# Bistro Menu Ideas!



## currylady (Mar 28, 2001)

Hello All! 
I am thinking about opening a french bistro/cafe in Bombay, India. It would be the first one here! I would love to get any suggestions/ideas from you'll regarding concept, menu, etc. etc. 
Looking forward to your replies.

Thanks,
Currylady


----------



## mike (Jan 24, 2003)

hello currylady,

a bistro eh ?... first thing is to be sure that it will work...after all
indian food (my favourite) is so different from french bistro still
we have mexican restaurants all over uk... so why not.... traditionally french bistro food is uncomplicated wholesome
& regional with classic recepies handed down from grandma...
i suggest researching cookbooks or net & pick a dozen or so
core dishes that can be perfected to a standard your happy with,
lots of easy quick stuff like wild mushroom sautes & herb omelletes & croque monsieurs etc... but will ingredients be available there ?. more substantially things like duck confit, navarin de mouton, cassoulets, look at normandy cooking which uses lots of cider calvados and apples, puddings like tarte tatins
fruit & creme pat tarts will al;ways be popular. good trhing about
bistro cooking is a lot of dishes are quick from scratch like mussels & chips steak & chips or are happy bubbling away in the oven for time . so service is relatively easy . good luck

mike
somerset uk


----------



## thebighat (Feb 21, 2001)

Here's a link to menu I came up with for a school projectLe Grande Cochon


----------



## chef1x (Dec 4, 2002)

Sounds great to me!

Whatever version of mussels you have available is essential.

Will you invite us for the opening?


----------



## pete (Oct 7, 2001)

Here are a few classic bistro dishes, though what is served at a Bistro in France depends a lot on the region and what the owners/chef specialize in.

Cassoulet
Salad Lyonnaise
Duck Confit
Herb Roasted Chicken
Steak Frites
Braised Rabbit Leg
Pot au Feu
Onion Tart
House-made Pate or Terrine

These are but a few of the many dishes that make up standard 'bistro' fare. Just remember 'bistro' food is 'simple' food, presented simply, in a simple, unpretenious surrounding. The wine list need not be too big either. 15-30 offerings would be perfect. 2/3's red and 1/3 white with the majority of wines be inexpensive. Beaujoulaise (I sorry for the spelling) is always a great bet for bistro food along with many of the more inexpensive wines from Southern France.


----------



## schoolchef (Dec 17, 2002)

currylady,
Well if you would like to put a French Bistro in India, one thing that comes to mind is first the availability of all the "French" stuff. Breads, Produce, butters, creams, some charcuterie items-sausages, meats for pates, etc., The menu structure really makes all the difference in the world.
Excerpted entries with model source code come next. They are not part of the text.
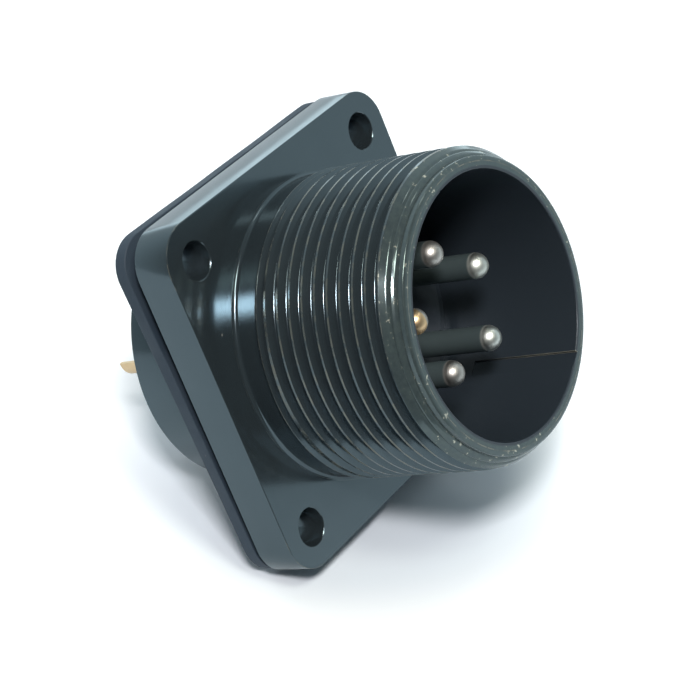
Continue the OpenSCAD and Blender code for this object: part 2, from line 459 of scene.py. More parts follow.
colour = mix_colour(tree, skin.outputs["Cloud"], PLATING, PLATING_LIGHTER)
for mask, layer in ((inside, SOCKET_PAINTED_SHADE), (satin, LIP_SATIN), (wear_and_painted_line, WORN_METAL_AND_LINE_HIGHLIGHT),
                    (chips_and_glints, CHIPPED_AND_GLINT), (dust_outside, DUST)):
    colour = mix_colour(tree, mask, colour, layer)
gloss = ramp(tree, skin.outputs["Cloud"], 0.3, 0.7, 0.12, 0.18)
socket_gloss = mix_value(tree, inside, gloss, 0.3)
wear_and_line_gloss = mix_value(tree, wear_and_painted_line, socket_gloss, 0.36)
lip_metal = mix_value(tree, satin, 0.76, 0.40)
bumped(tree, shader, skin.outputs["Height"], 0.05, 0.02 * MM)
join(tree,
     (colour, shader.inputs["Base Color"]),
     (wear_and_line_gloss, shader.inputs["Roughness"]),
     (mix_value(tree, inside, lip_metal, 0.2), shader.inputs["Metallic"]))
print(plated.name, len(tree.nodes), "nodes")

# %% [markdown]
# ## Rubber, plastic and steel
#
# These three are plain: one colour clouded by the grain, and a roughness that follows it. The gasket is
# matt rubber, cut from sheet, and it catches dust. The inserts are black moulded plastic with a faint
# cloudiness. The ring is spring steel, a little brighter where its edges rub in the groove. An image of
# each surface was the other way, but noise never repeats and needs no file.

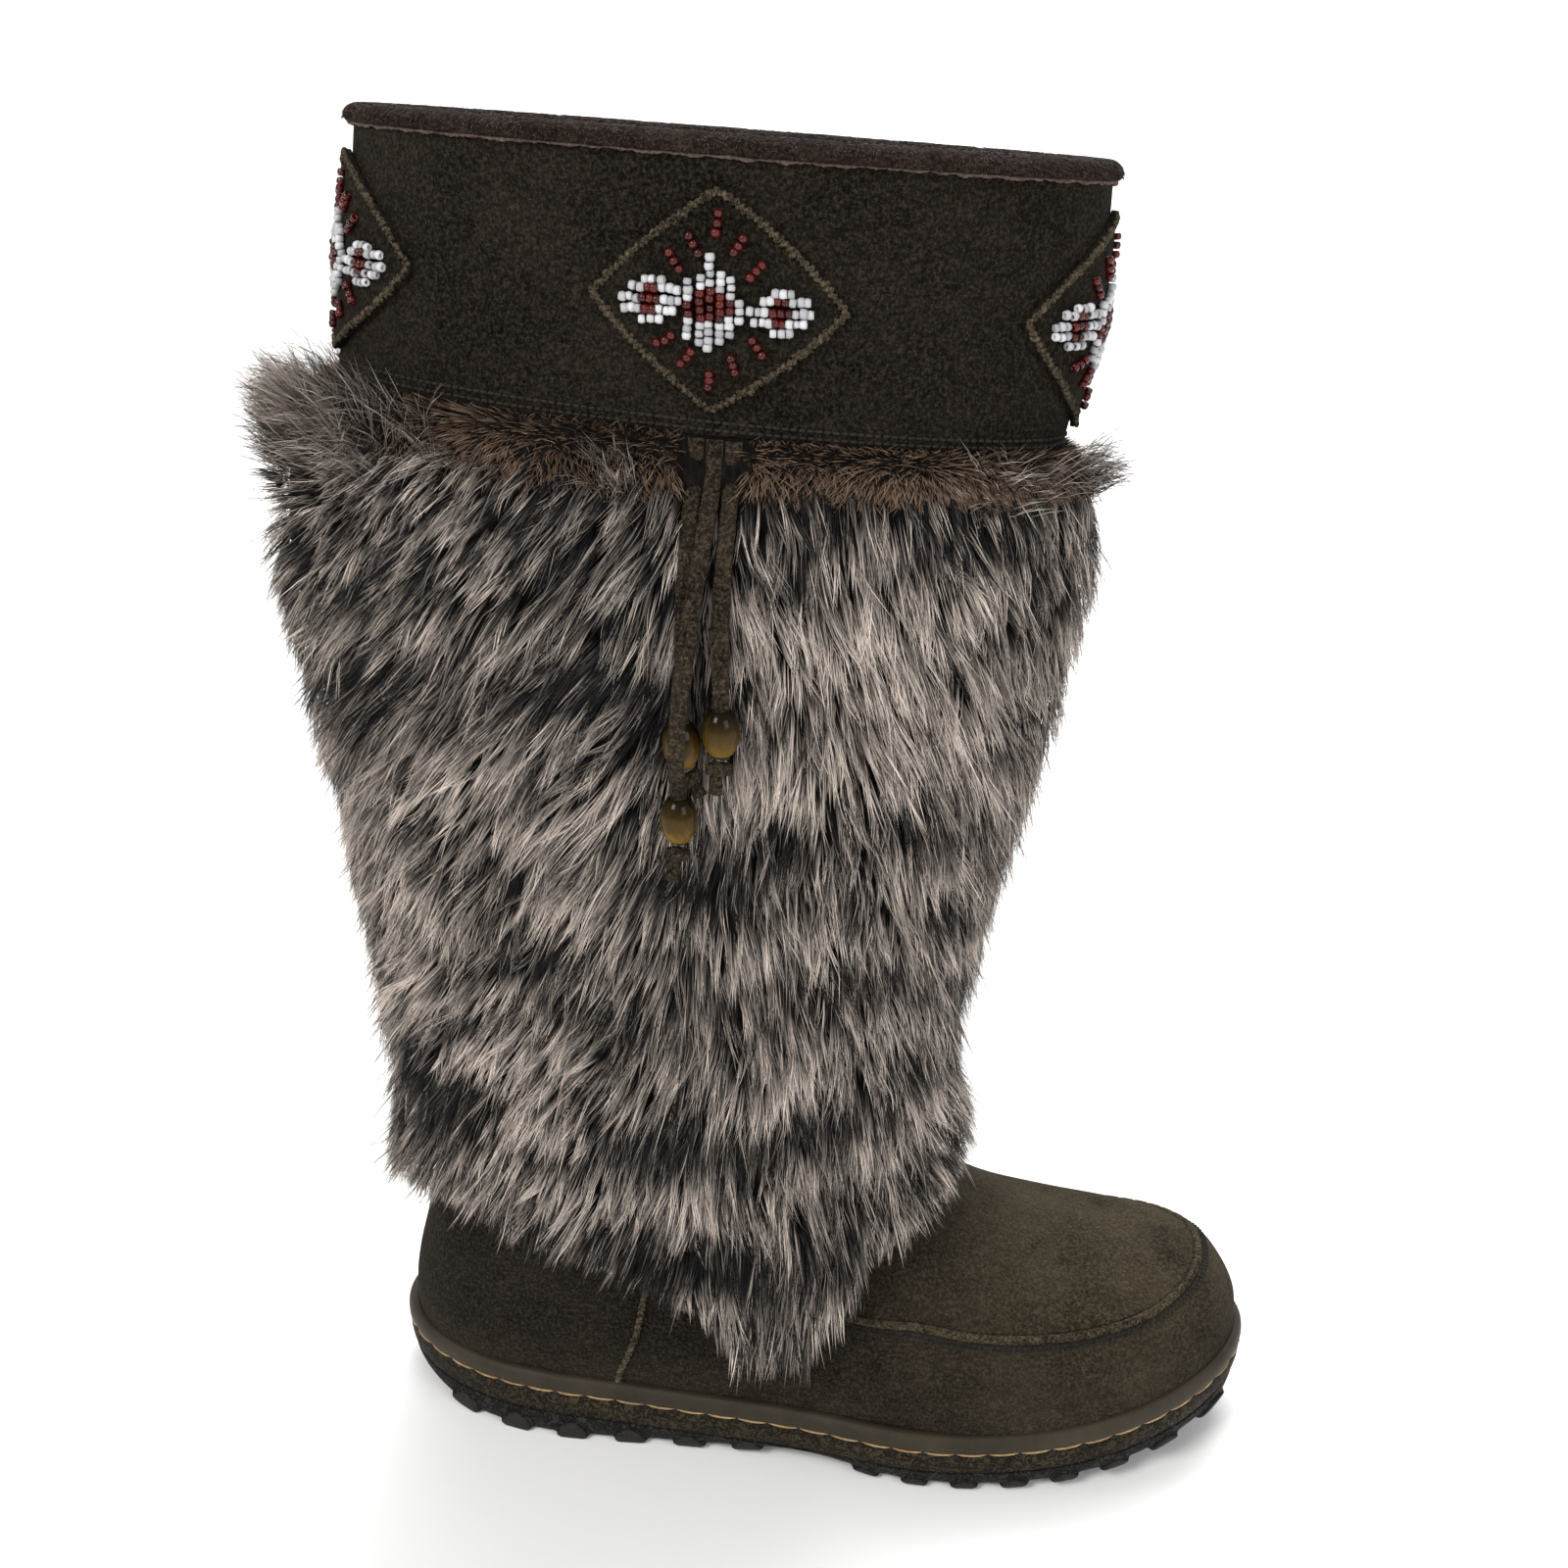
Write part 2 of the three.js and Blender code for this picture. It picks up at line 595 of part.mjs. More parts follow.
function furLocks() {
  const locks = [];
  for (let row = 0; row < lockRows; row += 1) {
    for (let i = 0; i < locksRound; i += 1) {
      const seed = row * locksRound + i;
      const turn = (2 * Math.PI * (i + 0.5 * (row % 2) + 0.3 * (chance(seed) - 0.5))) / locksRound;
      const low = hemPlace(turn) + 1.1;
      const place = low + (24.2 - low) * (row / (lockRows - 1));
      const length = lockLength * (0.8 + 0.4 * chance(seed + 0.5));
      const start = skinPoint(place, turn, 0);
      const besideThongs = Math.abs(start.x - thongMiddleX) < 19 && start.y < 0 && start.z > 205;
      if (!besideThongs) locks.push(lock(place, turn, length, lockWidth, 2.5));
    }
  }
  for (const [turn, length] of tuftRows) locks.push(lock(hemPlace(turn) + 0.4, turn, length, 15, 5));
  return wasm.Manifold.union(locks);
}

// Room in the pile for the thongs, open to the outside.
function thongRoom() {
  const side = tassel.left.route.map(([, y, z]) => [y + thongDepth / 2 + 3 * gap, z]);
  const start = new THREE.Vector2(-110, side[0][1] + 12);
  const end = side[side.length - 1];
  const outline = [[side[0][0], side[0][1] + 12], ...side, [end[0], end[1] - 14], [-110, end[1] - 14]];
  const shape = new THREE.Shape([start, ...outline.map(([y, z]) => new THREE.Vector2(y, z))]);
  const geometry = new THREE.ExtrudeGeometry(shape, { depth: 2 * thongSpread, bevelEnabled: false });
  geometry.applyMatrix4(new THREE.Matrix4().set(
    0, 0, 1, thongMiddleX - thongSpread,
    1, 0, 0, 0,
    0, 1, 0, 0,
    0, 0, 0, 1,
  ));
  return solidFromGeometry(geometry);
}

function furShaft() {
  const sleeve = loft(pileRows.map(([place], row) => {
    const ring = [];
    for (let i = 0; i < furTurns; i += 1) {
      const turn = (2 * Math.PI * i) / furTurns;
      ring.push(skinPoint(place, turn, depthAt(row, turn)));
    }
    return ring;
  }));
  const below = sidePrism([[-80, -60], ...hemRows, [280, -60]].reverse());
  const inside = upperOuter(gap).add(counterOverlay(gap));
  return sleeve.subtract(below).add(furLocks()).subtract(inside).subtract(thongRoom());
}

// Flat suede strip along a route from under the cuff to its knot.
function thong(route) {
  const points = route.map(([x, y, z]) => new THREE.Vector3(x, y, z));
  const curve = new THREE.CatmullRomCurve3(points, false, 'centripetal');
  const rings = [];
  const steps = 11;
  for (let i = 0; i <= steps; i += 1) {
    const travel = curve.getTangentAt(i / steps);
    const wide = new THREE.Vector3(1, 0, 0).addScaledVector(travel, -travel.x).normalize();
    const deep = travel.clone().cross(wide);
    const here = curve.getPointAt(i / steps);
    rings.push(flatRing(here, wide, deep, thongWidth / 2, thongDepth / 2));
  }
  return loft(rings);
}

// Ring with flat sides and cut corners.
function flatRing(centre, wideWay, deepWay, wide, deep) {
  const corner = 0.35;
  const points = [[wide, 0], [wide - corner, deep], [-wide + corner, deep], [-wide, 0],
    [-wide + corner, -deep], [wide - corner, -deep]];
  return points.map(([across, out]) => centre.clone()
    .addScaledVector(wideWay, across)
    .addScaledVector(deepWay, out));
}

function thongBead([x, y, z]) {
  const profile = [];
  const bore = beadBore / 2;
  const start = Math.asin(bore / (beadWide / 2));
  const steps = 5;
  for (let i = 0; i <= steps; i += 1) {
    const turn = start + ((Math.PI - 2 * start) * i) / steps;
    profile.push(new THREE.Vector2((beadWide / 2) * Math.sin(turn), -(beadHigh / 2) * Math.cos(turn)));
  }
  profile.push(profile[0].clone());
  const geometry = new THREE.LatheGeometry(profile, 10);
  geometry.rotateX(Math.PI / 2);
  geometry.translate(x, y, z);
  return solidFromGeometry(geometry);
}

// Knot with the cut tail hanging from it.
function thongKnot([x, y, z], [tailX, tailZ]) {
  const down = new THREE.Vector3(tailX - x, 0, tailZ - z).normalize();
  const deep = new THREE.Vector3(0, 1, 0);
  const wide = deep.clone().cross(down);
  const start = new THREE.Vector3(x, y, z);
  return loft(knotRows.map(([along, half, thick]) => flatRing(
    start.clone().addScaledVector(down, along), wide, deep, half, thick)));
}

const materials = {
  suede: { color: 0x3a352c, roughness: 0.92, metalness: 0 },
  rubber: { color: 0x2e2d2c, roughness: 0.8, metalness: 0 },
  crepe: { color: 0x4b4232, roughness: 0.9, metalness: 0 },
  rand: { color: 0x4a4234, roughness: 0.6, metalness: 0 },
  lining: { color: 0x57493d, roughness: 0.95, metalness: 0 },
  binding: { color: 0x3e302a, roughness: 1, metalness: 0 },
  fur: { color: 0x6b635e, roughness: 1, metalness: 0 },
  beads: { color: 0xd9d6d2, roughness: 0.25, metalness: 0 },
  amber: { color: 0x4a3c18, roughness: 0.2, metalness: 0 },
};

const boot = new THREE.Group();
boot.position.x = -originFromHeel;

function addPart(name, solid, finish) {
  const mesh = solid.getMesh();
  const geometry = new THREE.BufferGeometry();
  geometry.setAttribute('position', new THREE.BufferAttribute(mesh.vertProperties, 3));
  geometry.setIndex(new THREE.BufferAttribute(mesh.triVerts, 1));
  const part = new THREE.Mesh(geometry, new THREE.MeshStandardMaterial(materials[finish]));
  part.name = name;
  boot.add(part);
}

addPart('outsole', outsole(), 'rubber');
addPart('midsole', midsole(), 'crepe');
addPart('welt', welt(), 'rand');
addPart('insole', insole(), 'lining');
addPart('upper', upper(), 'suede');
addPart('collar_binding', collarBinding(), 'binding');
for (const [side, spot] of Object.entries(patches)) {
  addPart(`patch_${side}`, patch(spot), 'suede');
  addPart(`beadwork_${side}`, beadwork(spot), 'beads');
}
addPart('fur_shaft', furShaft(), 'fur');
for (const [side, { route, bead, knot, tail }] of Object.entries(tassel)) {
  addPart(`thong_${side}`, thong(route), 'suede');
  addPart(`thong_bead_${side}`, thongBead(bead), 'amber');
  addPart(`thong_knot_${side}`, thongKnot(knot, tail), 'suede');
}

export default boot;
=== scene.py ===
import bpy
import math
import numpy as np
from mathutils import Matrix, Vector


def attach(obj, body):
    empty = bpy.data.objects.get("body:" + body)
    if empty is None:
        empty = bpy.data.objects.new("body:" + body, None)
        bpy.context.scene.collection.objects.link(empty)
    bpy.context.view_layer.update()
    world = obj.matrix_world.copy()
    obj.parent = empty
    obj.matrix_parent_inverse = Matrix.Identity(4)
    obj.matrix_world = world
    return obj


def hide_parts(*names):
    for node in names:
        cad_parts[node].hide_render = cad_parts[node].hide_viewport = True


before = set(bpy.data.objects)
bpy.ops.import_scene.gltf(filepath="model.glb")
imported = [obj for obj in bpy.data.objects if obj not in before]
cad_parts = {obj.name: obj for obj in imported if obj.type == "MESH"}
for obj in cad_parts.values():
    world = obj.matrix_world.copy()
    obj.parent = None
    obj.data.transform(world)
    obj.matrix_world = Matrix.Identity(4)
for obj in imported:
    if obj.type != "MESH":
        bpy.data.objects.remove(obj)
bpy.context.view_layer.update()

# Right snow boot. Shapes are worked out in millimetres from the back of the heel, as the solids are,
# and moved to the frame's metres when a mesh is made: X to the toe, Y to the inner side, Z up.
heelToOrigin = 64.0


# Camera of the photo: place in metres, turns in degrees and focal length in pixels of a 1600 picture
def placeCamera():
    view = {"x": 0.12382, "y": -0.48151, "z": 0.39872, "yaw": -7.2, "down": 20.84, "roll": 0.19,
            "focal": 1781.29, "imageSide": 1600, "sensor": 36}
    yaw, down, roll = (math.radians(view[k]) for k in ("yaw", "down", "roll"))
    forward = Vector((math.sin(yaw) * math.cos(down), math.cos(yaw) * math.cos(down), -math.sin(down)))
    level = Vector((math.cos(yaw), -math.sin(yaw), 0))
    upright = level.cross(forward)
    right = math.cos(roll) * level + math.sin(roll) * upright
    up = -math.sin(roll) * level + math.cos(roll) * upright
    camera = bpy.data.objects.new("camera", bpy.data.cameras.new("camera"))
    camera.matrix_world = Matrix((
        (right.x, up.x, -forward.x, view["x"]),
        (right.y, up.y, -forward.y, view["y"]),
        (right.z, up.z, -forward.z, view["z"]),
        (0, 0, 0, 1)))
    camera.data.sensor_width = view["sensor"]
    camera.data.lens = view["sensor"] * view["focal"] / view["imageSide"]
    camera.data.clip_start = 0.01
    bpy.context.scene.collection.objects.link(camera)
    bpy.context.scene.camera = camera
    print("camera placed")


placeCamera()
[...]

One idea is to have the menu structured into different provinces. France? "Bretagne", "Bourgogne", "Lorraine", "Champagne",
"Touraine", "Franche-Comte". Just an idea as for menu sections for food and a unique structure. (It might be a good idea to keep beef off the menu) I wish you luck!
schoolchef


----------



## shroomgirl (Aug 11, 2000)

I run my catering out of a French Bistro and formed a farmer's market with the owner of 4 provencal bistros....
his menu changes daily but the regulars are:
Beef daube
Pissonolet
Onion soup 
Pates 
Cheese plate
Hanger steak and frites
herb chicken
seafood bisque
tapenade
eggplant caviar
garlic chevre
always ratatouille (bleck)
lentil soup
chocolate mousse
lemon tart
barvarian
cream caramel
brulee
salad nicoise
lamb stew
( he makes his own charcuterie and has a french pastry chef come in and bake in the am before he heads off to a fancy country club.)
8 times out of 10 I go for the pissonlet and roasted chicken with mashed potatoes and veg....comfort food.


----------